> **TASK TO CARRY OUT**
Search the material for the string "parts", then return every line where it is found.

> **GIVEN DATA**
* * * *

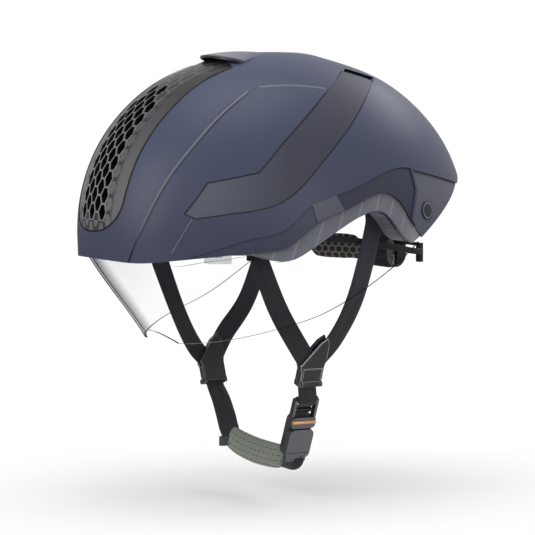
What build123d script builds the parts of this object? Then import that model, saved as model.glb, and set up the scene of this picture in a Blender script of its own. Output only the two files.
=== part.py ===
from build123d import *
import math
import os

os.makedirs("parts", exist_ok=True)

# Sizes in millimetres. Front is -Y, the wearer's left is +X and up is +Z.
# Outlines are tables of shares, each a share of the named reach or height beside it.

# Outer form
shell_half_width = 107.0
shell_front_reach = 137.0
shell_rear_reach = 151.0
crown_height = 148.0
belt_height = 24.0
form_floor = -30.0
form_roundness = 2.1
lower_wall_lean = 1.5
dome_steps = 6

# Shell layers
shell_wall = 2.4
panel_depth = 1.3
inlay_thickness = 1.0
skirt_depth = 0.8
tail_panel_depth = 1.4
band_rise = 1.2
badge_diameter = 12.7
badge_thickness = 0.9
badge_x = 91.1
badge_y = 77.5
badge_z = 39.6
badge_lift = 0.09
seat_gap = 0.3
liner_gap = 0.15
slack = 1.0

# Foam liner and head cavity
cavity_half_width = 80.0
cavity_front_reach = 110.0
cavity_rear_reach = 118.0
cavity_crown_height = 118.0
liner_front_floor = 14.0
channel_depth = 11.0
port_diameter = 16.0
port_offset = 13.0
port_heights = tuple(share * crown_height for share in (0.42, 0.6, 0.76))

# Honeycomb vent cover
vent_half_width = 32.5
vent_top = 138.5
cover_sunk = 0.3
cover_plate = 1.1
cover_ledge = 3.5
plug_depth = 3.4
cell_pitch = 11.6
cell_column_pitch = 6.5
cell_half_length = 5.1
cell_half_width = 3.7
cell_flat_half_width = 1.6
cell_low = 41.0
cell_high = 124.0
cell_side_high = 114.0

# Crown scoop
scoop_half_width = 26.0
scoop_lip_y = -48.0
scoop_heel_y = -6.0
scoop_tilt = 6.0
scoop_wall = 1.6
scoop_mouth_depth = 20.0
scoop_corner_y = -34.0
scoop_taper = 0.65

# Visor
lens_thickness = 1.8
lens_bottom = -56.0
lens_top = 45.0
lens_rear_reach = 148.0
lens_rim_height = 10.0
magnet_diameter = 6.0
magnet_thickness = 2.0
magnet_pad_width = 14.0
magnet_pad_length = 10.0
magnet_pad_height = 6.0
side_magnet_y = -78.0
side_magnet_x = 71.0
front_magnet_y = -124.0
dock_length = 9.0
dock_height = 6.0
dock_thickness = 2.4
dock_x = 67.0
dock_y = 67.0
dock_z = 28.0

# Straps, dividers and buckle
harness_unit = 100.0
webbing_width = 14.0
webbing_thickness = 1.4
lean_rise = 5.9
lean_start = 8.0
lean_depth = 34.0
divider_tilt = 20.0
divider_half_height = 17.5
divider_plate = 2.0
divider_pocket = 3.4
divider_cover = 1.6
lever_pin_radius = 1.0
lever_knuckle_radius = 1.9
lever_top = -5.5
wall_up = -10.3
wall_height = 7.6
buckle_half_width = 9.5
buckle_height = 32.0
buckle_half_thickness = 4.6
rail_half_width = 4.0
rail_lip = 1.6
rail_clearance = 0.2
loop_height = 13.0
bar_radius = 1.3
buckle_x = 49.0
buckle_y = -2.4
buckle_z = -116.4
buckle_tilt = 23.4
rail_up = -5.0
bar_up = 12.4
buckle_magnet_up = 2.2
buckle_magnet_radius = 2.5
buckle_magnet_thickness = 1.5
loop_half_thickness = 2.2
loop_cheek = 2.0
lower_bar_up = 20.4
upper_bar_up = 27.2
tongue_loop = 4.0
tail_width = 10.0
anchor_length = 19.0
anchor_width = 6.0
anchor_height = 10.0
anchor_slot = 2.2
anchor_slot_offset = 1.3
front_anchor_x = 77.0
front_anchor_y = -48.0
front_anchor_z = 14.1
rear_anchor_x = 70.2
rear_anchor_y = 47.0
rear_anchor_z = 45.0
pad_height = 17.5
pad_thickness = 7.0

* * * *

> **SOLVED EXERCISE**
What build123d script builds the parts of this object? Then import that model, saved as model.glb, and set up the scene of this picture in a Blender script of its own. Output only the two files.
os.makedirs("parts", exist_ok=True)